------ DATA ------

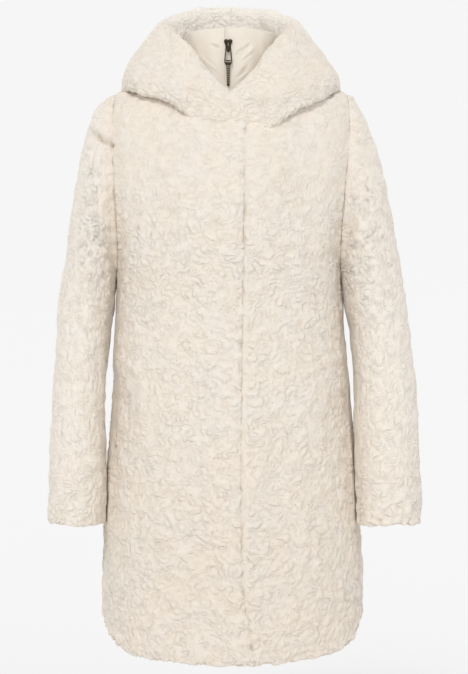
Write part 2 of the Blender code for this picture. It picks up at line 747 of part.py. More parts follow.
def neck_edge(pieces):
    """The inside edge of the trunk's neckline, as azimuth, distance from the neck's middle and height."""
    found = []
    for name, skip in (("front_right", LAP_COLUMNS), ("front_left", 0), ("back", SHOULDER_COLUMNS)):
        piece = pieces[name]
        count = 2 * BACK_NECK_COLUMNS + 1 if name == "back" else NECK_COLUMNS + 1
        outer = piece.points[-1, skip : skip + count]
        inner = outer - FLEECE_WALL * piece.lean[-1, skip : skip + count]
        at = np.linspace(0, count - 1, 12 * count)
        outer, inner = (
            np.stack([np.interp(at, np.arange(count), line[:, k]) for k in range(3)], -1)
            for line in (outer, inner)
        )
        near = np.minimum(np.hypot(outer[:, 0], outer[:, 1]), np.hypot(inner[:, 0], inner[:, 1]))
        found.extend(zip(np.arctan2(inner[:, 0], -inner[:, 1]), near, inner[:, 2]))
    return np.array(sorted(found))


def make_collar(pieces):
    """The stand collar, a band from one side of the zip round the back to the other."""
    turn = np.linspace(0, 1, 2 * COLLAR_COLUMNS_ROUND + 1)
    edges = (ZIP_X - TAPE_HALF - SEAM_GAP, ZIP_X + TAPE_HALF + SEAM_GAP)
    size = COLLAR_TOP
    start, stop = (math.asin(edge / size["half_width"]) for edge in edges)
    angle = start - (2 * math.pi + start - stop) * turn
    toward = np.cos(angle)
    end_z = np.where(toward > 0, size["front_z"], size["back_z"])
    top = np.stack(
        [
            size["half_width"] * np.sin(angle),
            -np.where(toward > 0, size["front"], size["back"]) * toward,
            size["side_z"] + (end_z - size["side_z"]) * toward**2,
        ],
        -1,
    )
    neck = neck_edge(pieces)
    azimuth = np.arctan2(top[:, 0], -top[:, 1])
    near = np.interp(azimuth, neck[:, 0], neck[:, 1], period=2 * math.pi) - COLLAR_CLEAR
    low_z = np.interp(azimuth, neck[:, 0], neck[:, 2], period=2 * math.pi)
    sewn = np.stack([near * np.sin(azimuth), -near * np.cos(azimuth), low_z], -1)
    rings = []
    for height, drawn in COLLAR_ROWS:
        share = np.array([drawn, drawn, height])
        ring = sewn * (1 - share) + top * share
        ring[0, 0], ring[-1, 0] = edges
        rings.append(ring)
    band = Piece(np.array(rings), COLLAR_WALL, flip=-1)
    band.lean[:, [0, -1], 0] = 0
    band.lean /= np.linalg.norm(band.lean, axis=-1, keepdims=True)
    return band


def zip_path(collar):
    """Points down the middle of the zip, on its outside, from the collar's top to near the hem."""
    path = [(point[1], point[2]) for point in (collar.points[:, 0] + collar.points[:, -1])[::-1] / 2]
    path[0] = (path[0][0], path[0][1] - 0.5)
    path.append((-trunk_size("front", path[-1][1] - 22) + TAPE_DEPTH, path[-1][1] - 22))
    for z in np.linspace(NECK_FRONT_Z - 50, HEM_Z + 30, 16):
        path.append((-trunk_size("front", z) + TAPE_DEPTH, z))
    return np.array(path, float)


def make_tape(collar):
    half = TAPE_HALF
    path = zip_path(collar)[::-1]
    points = np.array([[(ZIP_X + x, y, z) for x in (-half, 0, half)] for y, z in path])
    return Piece(points, TAPE_WALL, flip=1)


def material(name, colour, roughness, metallic=0.0):
    made = bpy.data.materials.new(name)
    made.use_nodes = True
    shader = made.node_tree.nodes["Principled BSDF"]
    shader.inputs["Base Color"].default_value = (*colour, 1)
    shader.inputs["Roughness"].default_value = roughness
    shader.inputs["Metallic"].default_value = metallic
    made.diffuse_color = (*colour, 1)
    return made


def add_object(name, mesh, finish, collection):
    thing = bpy.data.objects.new(name, mesh)
    mesh.materials.append(finish)
    collection.objects.link(thing)
    return thing


def add_piece(name, piece, finish, collection):
    outer = piece.points + piece.shift
    inner = outer - piece.wall * piece.lean
    return add_object(name, wall_mesh(name, outer, inner, piece.closed), finish, collection)


def outline_mesh(name, outlines, thickness):
    """A flat plate in the XZ plane, its outer outline first and its holes after it."""
    curve = bpy.data.curves.new(name, "CURVE")
    curve.dimensions = "2D"
    curve.fill_mode = "BOTH"
    curve.extrude = thickness / 2 * MM
    for outline in outlines:
        spline = curve.splines.new("POLY")
        spline.points.add(len(outline) - 1)
        for point, (x, z) in zip(spline.points, outline):
            point.co = (x * MM, z * MM, 0, 1)
        spline.use_cyclic_u = True
    flat = bpy.data.objects.new(name + "_outline", curve)
    bpy.context.scene.collection.objects.link(flat)
    bpy.context.view_layer.update()
    graph = bpy.context.evaluated_depsgraph_get()
    mesh = bpy.data.meshes.new_from_object(flat.evaluated_get(graph))
    bpy.data.objects.remove(flat)
    bpy.data.curves.remove(curve)
    shape = bmesh.new()
    shape.from_mesh(mesh)
    bmesh.ops.remove_doubles(shape, verts=shape.verts, dist=1e-5)
    bmesh.ops.rotate(shape, verts=shape.verts, cent=(0, 0, 0), matrix=upright())
    bmesh.ops.recalc_face_normals(shape, faces=shape.faces)
    shape.to_mesh(mesh)
    shape.free()
    return mesh


def upright():
    """Turns the plane of a flat outline, XY, into XZ."""
    return Matrix.Rotation(math.radians(90), 3, "X")


def join_solid(target, cutter, operation, helpers):
    step = target.modifiers.new(operation.title(), "BOOLEAN")
    step.operation = operation
    step.object = cutter
    cutter.hide_render = True
    cutter.display_type = "WIRE"
    helpers.objects.link(cutter)


def make_slider(place, finish, collection, helpers):
    """The slider's plate with its two shoulders, and the bail standing on it."""
    half, tall = SLIDER_WIDTH / 2, SLIDER_HEIGHT / 2
    outline = [
        (-half * 0.62, -tall),
        (half * 0.62, -tall),
        (half * 0.72, tall * 0.1),
        (half, tall * 0.45),
        (half, tall * 0.85),
        (half * 0.6, tall),
        (half * 0.15, tall * 0.8),
        (-half * 0.15, tall * 0.8),
        (-half * 0.6, tall),
        (-half, tall * 0.85),
        (-half, tall * 0.45),
        (-half * 0.72, tall * 0.1),
    ]
    slider = add_object("zip_slider", outline_mesh("zip_slider", [outline], SLIDER_THICK), finish, collection)
    slider.location = place
    deep, window, sunk = BAIL_DEPTH, BAIL_WINDOW, 1.1
    front = -deep + BAIL_ARM
    bail_outline = [
        (-deep, -BAIL_HEIGHT / 2 + 1.2),
        (-deep + 1.2, -BAIL_HEIGHT / 2),
        (sunk, -BAIL_HEIGHT / 2),
        (sunk, BAIL_HEIGHT / 2),
        (-deep + 1.2, BAIL_HEIGHT / 2),
        (-deep, BAIL_HEIGHT / 2 - 1.2),
    ]
    hole = [
        (front, -window / 2),
        (front + window, -window / 2),
        (front + window, window / 2),
        (front, window / 2),
    ]
    bail_mesh = outline_mesh("bail", [bail_outline, hole], BAIL_WIDTH)
    bail = bpy.data.objects.new("bail", bail_mesh)
    bail.location = (place[0], place[1] - SLIDER_THICK / 2 * MM, place[2] + BAIL_DROP * MM)
    bail.rotation_euler = (0, 0, math.radians(90))
    join_solid(slider, bail, "UNION", helpers)
    return slider


def make_pull(place, finish, collection, helpers):
    """The puller: a square bar through the bail, an open frame, a band and a tapered tail."""
    top, wide, bar = PULL_TOP_HALF, PULL_WIDE_HALF, PULL_BAR / 2
    low = -PULL_FRAME
    outline = [
        (-top, bar),
        (top, bar),
        (wide, low),
        (wide, low - PULL_BAND * 0.6),
        (TAIL_TOP_RADIUS, low - PULL_BAND),
        (-TAIL_TOP_RADIUS, low - PULL_BAND),
        (-wide, low - PULL_BAND * 0.6),
        (-wide, low),
    ]
    inside = [
        (-top + PULL_ARM, -bar),
        (top - PULL_ARM, -bar),
        (wide - PULL_ARM, low + 1.0),
        (-wide + PULL_ARM, low + 1.0),
    ]
    pull = add_object("zip_pull", outline_mesh("zip_pull", [outline, inside], PULL_BAR), finish, collection)
    shape = bmesh.new()
    bmesh.ops.create_cone(
        shape,
        cap_ends=True,
        segments=12,
        radius1=TAIL_END_RADIUS * MM,
        radius2=TAIL_TOP_RADIUS * MM,
        depth=PULL_TAIL * MM,
    )
    drop = PULL_FRAME + PULL_BAND * 0.55 + PULL_TAIL / 2
    bmesh.ops.translate(shape, verts=shape.verts, vec=(0, 0, -drop * MM))
    mesh = bpy.data.meshes.new("tail")
    shape.to_mesh(mesh)
    shape.free()
    tail = bpy.data.objects.new("tail", mesh)
    for thing in (pull, tail):
        thing.location = place
        thing.rotation_euler = (math.radians(-PULL_TILT), 0, 0)
    join_solid(pull, tail, "UNION", helpers)
    return pull


def main():
    for thing in list(bpy.data.objects):
        bpy.data.objects.remove(thing)
    coat = bpy.data.collections.new("faux_fur_coat")
    helpers = bpy.data.collections.new("helpers")
    for collection in (coat, helpers):
        bpy.context.scene.collection.children.link(collection)

    pieces = {
        "front_right": make_front(RIGHT),
        "front_left": make_front(LEFT),
        "back": make_back(),
        "sleeve_right": make_sleeve(RIGHT),
        "sleeve_left": make_sleeve(LEFT),
        "hood_right": make_hood(RIGHT),
        "hood_left": make_hood(LEFT),
    }
    share_seams(list(pieces.values()))
    for name, piece in pieces.items():
        add_piece(name, piece, material(name, FLEECE, 0.95), coat)
    collar = make_collar(pieces)
    add_piece("collar", collar, material("collar", CLOTH, 0.6), coat)
    add_piece("zip_tape", make_tape(collar), material("zip_tape", CLOTH, 0.7), coat)

    path = zip_path(collar)[::-1]
    reach = SLIDER_HEIGHT / 2 + 1
    tape_y = min(np.interp([SLIDER_Z - reach, SLIDER_Z, SLIDER_Z + reach], path[:, 1], path[:, 0]))
    slider_y = tape_y - SLIDER_THICK / 2 - SEAM_GAP
    slider_place = (ZIP_X * MM, slider_y * MM, SLIDER_Z * MM)
    make_slider(slider_place, material("zip_slider", METAL, 0.4, 1.0), coat, helpers)
    window_y = slider_y - SLIDER_THICK / 2 - BAIL_DEPTH + BAIL_ARM + BAIL_WINDOW / 2
    pull_place = (ZIP_X * MM, window_y * MM, (SLIDER_Z + BAIL_DROP) * MM)
    make_pull(pull_place, material("zip_pull", METAL, 0.4, 1.0), coat, helpers)


main()
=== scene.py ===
import json
import math

import bmesh
import bpy
import numpy as np
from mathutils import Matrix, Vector
from mathutils.bvhtree import BVHTree
from mathutils.kdtree import KDTree


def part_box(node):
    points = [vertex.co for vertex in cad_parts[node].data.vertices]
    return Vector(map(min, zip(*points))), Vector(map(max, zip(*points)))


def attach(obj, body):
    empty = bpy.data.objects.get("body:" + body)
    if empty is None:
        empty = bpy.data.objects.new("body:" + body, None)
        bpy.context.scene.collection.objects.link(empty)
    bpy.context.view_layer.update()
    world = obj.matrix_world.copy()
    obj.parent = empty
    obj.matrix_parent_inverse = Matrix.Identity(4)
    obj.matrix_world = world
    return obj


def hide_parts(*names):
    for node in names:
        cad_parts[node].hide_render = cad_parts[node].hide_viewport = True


mm = 0.001

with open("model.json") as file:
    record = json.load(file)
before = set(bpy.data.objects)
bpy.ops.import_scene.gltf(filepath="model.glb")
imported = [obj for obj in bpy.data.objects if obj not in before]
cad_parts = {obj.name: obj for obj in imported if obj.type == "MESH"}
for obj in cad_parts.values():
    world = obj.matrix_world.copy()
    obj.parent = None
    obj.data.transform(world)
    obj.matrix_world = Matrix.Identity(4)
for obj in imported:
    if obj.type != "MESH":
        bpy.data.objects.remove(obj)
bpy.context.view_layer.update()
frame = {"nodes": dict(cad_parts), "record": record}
nodes = frame["nodes"]
print("frame loaded:", ", ".join(sorted(nodes)))


def waveField(points, wavelength, seed, waves=44, spread=0.3):
    # a sum of plane waves near one wavelength, about -2 to 2, with no direction of its own
    rng = np.random.default_rng(seed)
    ways = rng.normal(size=(waves, 3))
    ways /= np.linalg.norm(ways, axis=1)[:, None]
    lengths = wavelength * (1 + spread * rng.uniform(-1, 1, waves))
    ways *= (2 * math.pi / lengths)[:, None]
    phases = rng.uniform(0, 2 * math.pi, waves)
    total = np.zeros(len(points))
    for way, phase in zip(ways, phases):
        total += np.cos(points @ way + phase)
    return total / math.sqrt(waves / 2)


def softStep(low, high, value):
    t = np.clip((value - low) / (high - low), 0, 1)
    return t * t * (3 - 2 * t)


def bell(value, width):
    # 1 where the value is 0, next to nothing beyond twice the width
    return np.exp(-((value / width) ** 2))


def segmentShare(flat, start, end):
    # how far along a line the point beside it is, 0 at one end and 1 at the other
    way = np.subtract(end, start)
    return np.clip(((flat - start) @ way) / (way @ way), 0, 1)


def lineBell(flat, start, end, width):
    # the same bell across a line between two points of a plane
    share = segmentShare(flat, start, end)
    away = np.linalg.norm(flat - start - share[:, None] * np.subtract(end, start), axis=1)
    return bell(away, width)


def readMesh(mesh):
    count = len(mesh.vertices)
    points = np.empty(count * 3, np.float32)
    normals = np.empty(count * 3, np.float32)
    mesh.vertices.foreach_get("co", points)
    mesh.vertex_normals.foreach_get("vector", normals)
    return points.reshape(-1, 3).astype(float), normals.reshape(-1, 3).astype(float)


def writePoints(mesh, points):
    mesh.vertices.foreach_set("co", points.astype(np.float32).ravel())
    mesh.update()


def writeAttribute(mesh, name, values):
    made = mesh.attributes.new(name, "FLOAT", "POINT")
    made.data.foreach_set("value", values.astype(np.float32))


def newObject(name, mesh):
    obj = bpy.data.objects.new(name, mesh)
    bpy.context.scene.collection.objects.link(obj)
    return obj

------

PROBLEM STATEMENT: Nothing beyond the lines starting at the line containing "slider_y = tape_y" and ending at the line containing "zip(*points))), Vector(map(max, zip(*points)))" is to be reproduced; reproduce those lines exactly, both ends included.

RESPONSE TO THE EXERCISE:
    slider_y = tape_y - SLIDER_THICK / 2 - SEAM_GAP
    slider_place = (ZIP_X * MM, slider_y * MM, SLIDER_Z * MM)
    make_slider(slider_place, material("zip_slider", METAL, 0.4, 1.0), coat, helpers)
    window_y = slider_y - SLIDER_THICK / 2 - BAIL_DEPTH + BAIL_ARM + BAIL_WINDOW / 2
    pull_place = (ZIP_X * MM, window_y * MM, (SLIDER_Z + BAIL_DROP) * MM)
    make_pull(pull_place, material("zip_pull", METAL, 0.4, 1.0), coat, helpers)


main()
=== scene.py ===
import json
import math

import bmesh
import bpy
import numpy as np
from mathutils import Matrix, Vector
from mathutils.bvhtree import BVHTree
from mathutils.kdtree import KDTree


def part_box(node):
    points = [vertex.co for vertex in cad_parts[node].data.vertices]
    return Vector(map(min, zip(*points))), Vector(map(max, zip(*points)))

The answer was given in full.